SOURCE MATERIAL
┌────────
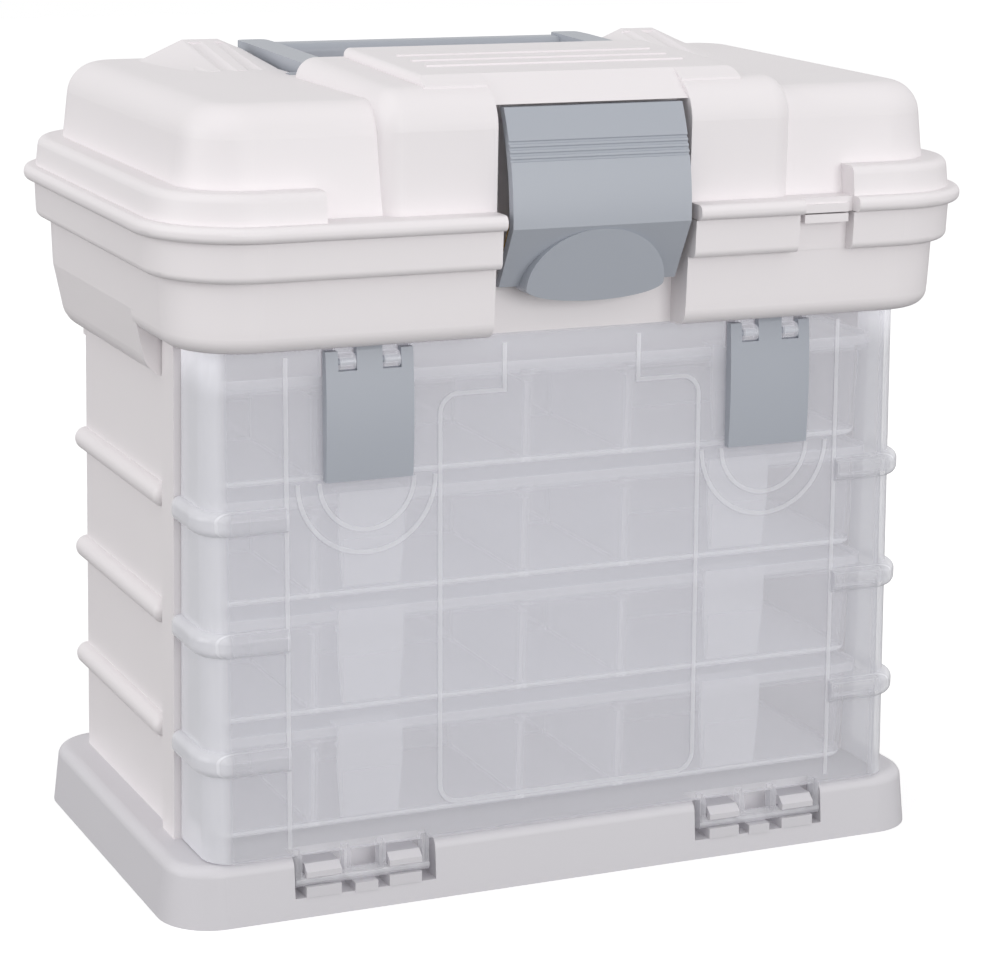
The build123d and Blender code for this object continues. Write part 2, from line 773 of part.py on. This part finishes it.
def rib_slab(half, front, corner, z, radius, edge):
    """One rib level in plan: a slab with rounded edges that wraps the front corners."""
    back = rack_back
    slab = RectangleRounded(2 * half, back - front, corner)
    block = extrude(Pos(0, (back + front) / 2, z - radius) * slab, 2 * radius)
    if edge == 0:
        return block
    rims = block.edges().group_by(Axis.Z)
    return fillet(rims[0] + rims[-1], edge * 0.95)


def panel_outline(grow):
    """Shouldered panel drawn on the door, wider or narrower by grow."""
    half = panel_half + grow
    neck = panel_neck_half + grow
    low = panel_low - grow
    shelf = panel_high + grow
    top = door_top - 3
    wide = RectangleRounded(2 * half, shelf - low, 7.0 + grow)
    narrow = Rectangle(2 * neck, top - shelf + 20)
    mid = (low + shelf) / 2
    return Pos(0, mid) * wide + Pos(0, (top + shelf - 20) / 2) * narrow


def clear_door():
    solid = door_pan()
    # raised lines on the front
    plane = door_plane(0)
    lines = panel_outline(0) - panel_outline(-line_width)
    lines -= Pos(0, door_top - 3 - line_width / 2) * Rectangle(2 * (panel_neck_half - line_width), 3 * line_width)
    for side in (-1, 1):
        tall = door_top - door_bottom - 6
        lines += Pos(side * door_line_x, (door_top + door_bottom) / 2) * Rectangle(line_width, tall)
        for radius in finger_ring_radii:
            ring = Circle(radius) - Circle(radius - line_width)
            ring -= Pos(0, radius / 2 + 2) * Rectangle(2 * radius + 2, radius + 4)
            lines += Pos(side * door_latch_x, door_latch_bottom - 0.5) * ring
    solid += extrude(plane * lines, line_proud, dir=plane.z_dir)
    # room for each latch's top to swing back into, and the hooks that carry the latch
    for side in (-1, 1):
        x = side * door_latch_x
        inner = door_latch_notch_x - door_latch_notch / 2 + slip
        outer = door_latch_notch_x + door_latch_notch / 2 - slip
        end = door_latch_width / 2 + slip
        for x0, x1 in ((-end, -outer), (-inner, inner), (outer, end)):
            solid -= span_box(x + x0, x + x1, -90, -60, door_latch_pivot_z - door_latch_room, door_top + 1)
        for place in (-1, 1):
            solid += latch_hook(x + place * door_latch_notch_x)
    # hinge arms and pins
    for side in (-1, 1):
        for span in door_arm_spans:
            x0, x1 = sorted((side * span[0], side * span[1]))
            arm = span_box(x0, x1, door_pin_y - door_pin_radius, door_pin_y + door_pin_radius,
                           door_pin_z, door_bottom + 1.0)
            arm = arm & rack_block(0, 0, 60)
            solid += arm + rod_x(door_pin_radius, x0, x1, door_pin_y, door_pin_z)
        x0, x1 = sorted((side * door_arm_spans[0][0], side * door_arm_spans[-1][1]))
        solid += rod_x(door_pin_radius, x0, x1, door_pin_y, door_pin_z)
    return solid


def latch_rod_y():
    """The y of the rod that a door latch turns on."""
    return door_face(door_latch_pivot_z) - slip - door_latch_rod - 0.4


def latch_hook(x):
    """Hook on the door that wraps the latch's rod."""
    y = latch_rod_y()
    z = door_latch_pivot_z
    half = door_latch_notch / 2 - 0.6
    outer = door_latch_rod + slip + 1.2
    hook = rod_x(outer, x - half, x + half, y, z)
    hook += span_box(x - half, x + half, y, door_face(z) + 0.5, z - outer, z + outer)
    return hook - rod_x(door_latch_rod + slip, x - half - 1, x + half + 1, y, z)


def door_latch(side):
    """Bowed plate that hangs on a rod, with two notches and a catch tab on top."""
    x = side * door_latch_x
    half = door_latch_width / 2
    rod_y = latch_rod_y()
    back_low = door_face(door_latch_bottom) - slip
    back_high = door_face(door_latch_top) - slip
    mid_z = (door_latch_bottom + door_latch_top) / 2
    mid_y = (back_low + back_high) / 2 - door_latch_plate - door_latch_bow
    with BuildPart() as plate:
        with BuildSketch(Plane.YZ):
            with BuildLine():
                Line((back_low, door_latch_bottom), (back_high, door_latch_top))
                Line((back_high, door_latch_top), (back_high - door_latch_plate, door_latch_top))
                ThreePointArc((back_high - door_latch_plate, door_latch_top), (mid_y, mid_z),
                              (back_low - door_latch_plate, door_latch_bottom))
                Line((back_low - door_latch_plate, door_latch_bottom), (back_low, door_latch_bottom))
            make_face()
        extrude(amount=half, both=True)
    body = Pos(x, 0, 0) * plate.part
    for place in (-1, 1):
        nx = x + place * door_latch_notch_x
        w = door_latch_notch / 2
        body -= span_box(nx - w, nx + w, -100, 0, door_latch_top - door_latch_notch_depth, door_latch_top + 1)
        body += rod_x(door_latch_rod, nx - w - 1, nx + w + 1, rod_y, door_latch_pivot_z)
    tab = door_latch_notch_x - door_latch_notch / 2
    body += span_box(x - tab, x + tab, back_high - door_latch_plate, back_high, door_latch_top - 1, door_latch_tab)
    return body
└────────
Write the listing out again, exactly as it reads.

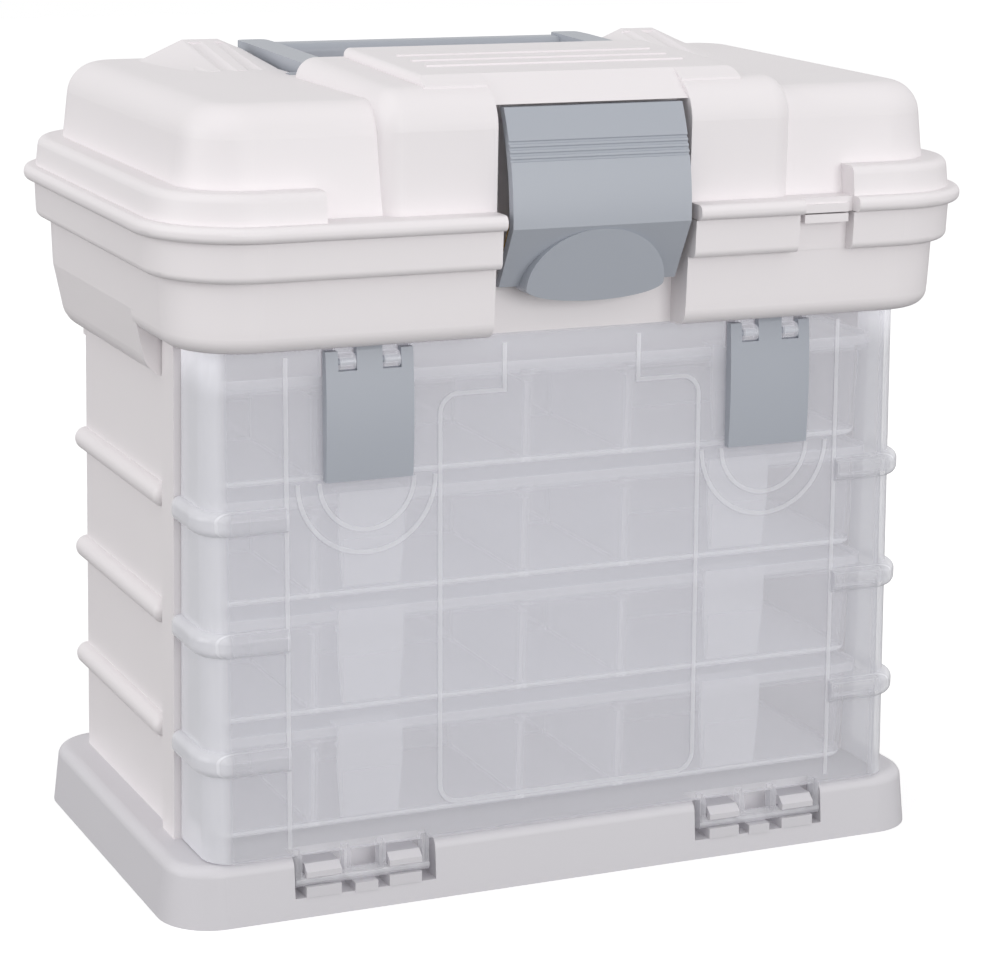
The build123d and Blender code for this object continues. Write part 2, from line 773 of part.py on. This part finishes it.
def rib_slab(half, front, corner, z, radius, edge):
    """One rib level in plan: a slab with rounded edges that wraps the front corners."""
    back = rack_back
    slab = RectangleRounded(2 * half, back - front, corner)
    block = extrude(Pos(0, (back + front) / 2, z - radius) * slab, 2 * radius)
    if edge == 0:
        return block
    rims = block.edges().group_by(Axis.Z)
    return fillet(rims[0] + rims[-1], edge * 0.95)


def panel_outline(grow):
    """Shouldered panel drawn on the door, wider or narrower by grow."""
    half = panel_half + grow
    neck = panel_neck_half + grow
    low = panel_low - grow
    shelf = panel_high + grow
    top = door_top - 3
    wide = RectangleRounded(2 * half, shelf - low, 7.0 + grow)
    narrow = Rectangle(2 * neck, top - shelf + 20)
    mid = (low + shelf) / 2
    return Pos(0, mid) * wide + Pos(0, (top + shelf - 20) / 2) * narrow


def clear_door():
    solid = door_pan()
    # raised lines on the front
    plane = door_plane(0)
    lines = panel_outline(0) - panel_outline(-line_width)
    lines -= Pos(0, door_top - 3 - line_width / 2) * Rectangle(2 * (panel_neck_half - line_width), 3 * line_width)
    for side in (-1, 1):
        tall = door_top - door_bottom - 6
        lines += Pos(side * door_line_x, (door_top + door_bottom) / 2) * Rectangle(line_width, tall)
        for radius in finger_ring_radii:
            ring = Circle(radius) - Circle(radius - line_width)
            ring -= Pos(0, radius / 2 + 2) * Rectangle(2 * radius + 2, radius + 4)
            lines += Pos(side * door_latch_x, door_latch_bottom - 0.5) * ring
    solid += extrude(plane * lines, line_proud, dir=plane.z_dir)
    # room for each latch's top to swing back into, and the hooks that carry the latch
    for side in (-1, 1):
        x = side * door_latch_x
        inner = door_latch_notch_x - door_latch_notch / 2 + slip
        outer = door_latch_notch_x + door_latch_notch / 2 - slip
        end = door_latch_width / 2 + slip
        for x0, x1 in ((-end, -outer), (-inner, inner), (outer, end)):
            solid -= span_box(x + x0, x + x1, -90, -60, door_latch_pivot_z - door_latch_room, door_top + 1)
        for place in (-1, 1):
            solid += latch_hook(x + place * door_latch_notch_x)
    # hinge arms and pins
    for side in (-1, 1):
        for span in door_arm_spans:
            x0, x1 = sorted((side * span[0], side * span[1]))
            arm = span_box(x0, x1, door_pin_y - door_pin_radius, door_pin_y + door_pin_radius,
                           door_pin_z, door_bottom + 1.0)
            arm = arm & rack_block(0, 0, 60)
            solid += arm + rod_x(door_pin_radius, x0, x1, door_pin_y, door_pin_z)
        x0, x1 = sorted((side * door_arm_spans[0][0], side * door_arm_spans[-1][1]))
        solid += rod_x(door_pin_radius, x0, x1, door_pin_y, door_pin_z)
    return solid


def latch_rod_y():
    """The y of the rod that a door latch turns on."""
    return door_face(door_latch_pivot_z) - slip - door_latch_rod - 0.4


def latch_hook(x):
    """Hook on the door that wraps the latch's rod."""
    y = latch_rod_y()
    z = door_latch_pivot_z
    half = door_latch_notch / 2 - 0.6
    outer = door_latch_rod + slip + 1.2
    hook = rod_x(outer, x - half, x + half, y, z)
    hook += span_box(x - half, x + half, y, door_face(z) + 0.5, z - outer, z + outer)
    return hook - rod_x(door_latch_rod + slip, x - half - 1, x + half + 1, y, z)


def door_latch(side):
    """Bowed plate that hangs on a rod, with two notches and a catch tab on top."""
    x = side * door_latch_x
    half = door_latch_width / 2
    rod_y = latch_rod_y()
    back_low = door_face(door_latch_bottom) - slip
    back_high = door_face(door_latch_top) - slip
    mid_z = (door_latch_bottom + door_latch_top) / 2
    mid_y = (back_low + back_high) / 2 - door_latch_plate - door_latch_bow
    with BuildPart() as plate:
        with BuildSketch(Plane.YZ):
            with BuildLine():
                Line((back_low, door_latch_bottom), (back_high, door_latch_top))
                Line((back_high, door_latch_top), (back_high - door_latch_plate, door_latch_top))
                ThreePointArc((back_high - door_latch_plate, door_latch_top), (mid_y, mid_z),
                              (back_low - door_latch_plate, door_latch_bottom))
                Line((back_low - door_latch_plate, door_latch_bottom), (back_low, door_latch_bottom))
            make_face()
        extrude(amount=half, both=True)
    body = Pos(x, 0, 0) * plate.part
    for place in (-1, 1):
        nx = x + place * door_latch_notch_x
        w = door_latch_notch / 2
        body -= span_box(nx - w, nx + w, -100, 0, door_latch_top - door_latch_notch_depth, door_latch_top + 1)
        body += rod_x(door_latch_rod, nx - w - 1, nx + w + 1, rod_y, door_latch_pivot_z)
    tab = door_latch_notch_x - door_latch_notch / 2
    body += span_box(x - tab, x + tab, back_high - door_latch_plate, back_high, door_latch_top - 1, door_latch_tab)
    return body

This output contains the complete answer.